With everything I have just said, I feel that it must be said that I am deeply ashamed of the behavior of white people in these videos. I feel overwhelming shame that people who look like me could not muster the strength or sanity to stand up for the children in their community against the obviously racist system they were up against this past Friday.

We should do better. We can do better. We need to do more.


There are a lot of things that are still unclear about this story, as it is still developing.

With all of that said, I have the following questions:

  • Why were the women who attacked the young girl who was throwing the party not arrested?
  • Why, when the police were called to deal with an altercation between a teenage girl and an adult woman, was more than one police car sent to the scene?
  • Why did every child at the pool need to be harassed and corralled to deal with an altercation between two older women and a young girl?
  • Why did a 15 year old girl need to be chased down and sat on by a fully grown police officer?
  • What happened to Adrian?

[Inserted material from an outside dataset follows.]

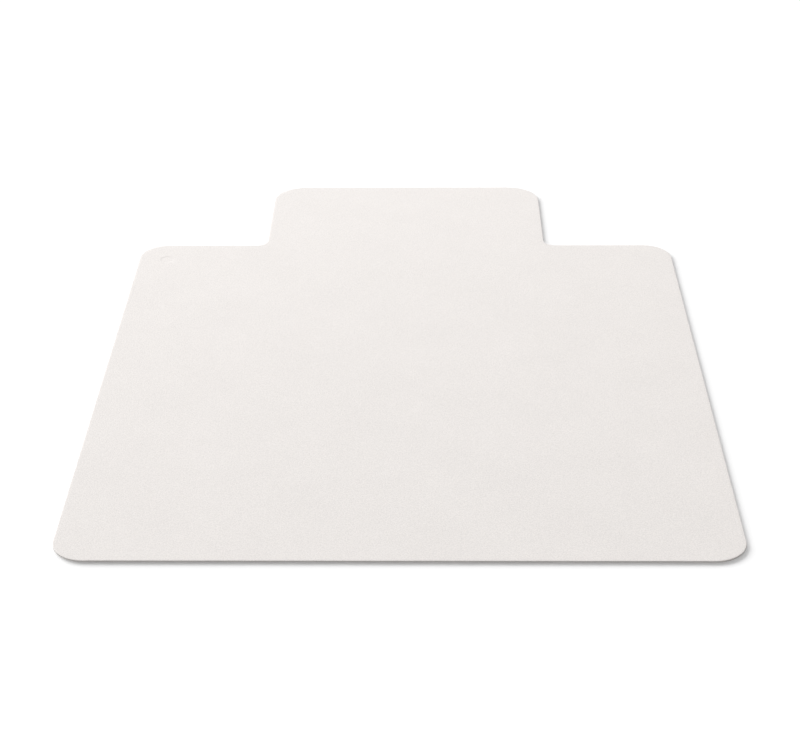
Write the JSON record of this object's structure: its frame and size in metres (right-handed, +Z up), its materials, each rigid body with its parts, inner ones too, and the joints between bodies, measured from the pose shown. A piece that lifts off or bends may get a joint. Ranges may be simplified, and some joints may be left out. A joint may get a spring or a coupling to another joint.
{
  "type": "chair mat",
  "caption": "Frosted clear vinyl chair mat for carpet: flat rounded panel with a narrower lip at one end, and gripper studs underneath.",
  "frame": {"origin": "on the floor, under the centre of the rectangle that bounds the mat; the tip of the middle stud stands on it", "axes": "+Z up, +Y from the panel's free edge towards the end of the lip, +X to the right of a person who faces the lip"},
  "size_m": [0.9144, 1.2192, 0.005],
  "materials": {
    "vinyl": "frosted translucent off-white vinyl with a fine pebble grain on top, soft sheen"
  },
  "bodies": {
    "root": {"mat_sheet": "vinyl", "corner_studs": "vinyl", "panel_studs": "vinyl", "lip_studs": "vinyl"}
  },
  "joints": []
}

Why was he detained at all? Will the police responsible for his treatment be penalized?

More than anything, I will never understand why the police who showed up on the scene in such great numbers were unable to utilize their considerable training in order to deal with an altercation between a small number of people without terrorizing and brutalizing the teens in the vicinity. The fact that this entire altercation began because of the hurling of racial slurs that escalated to racially-motivated violence by adults against teenagers feeds my fury on behalf of these kids and their families.

I hope against all recent evidence that this event will end in punishment being meted out against the officers involved. Their behavior was egregious and unacceptable.


7:00PM EDIT: The officer involved in the incident has been identified as Corporal Eric Casebolt. Cpl Casebolt has previously been charged with profiling, harassment, failure to render aid and sexual assault back in 2008.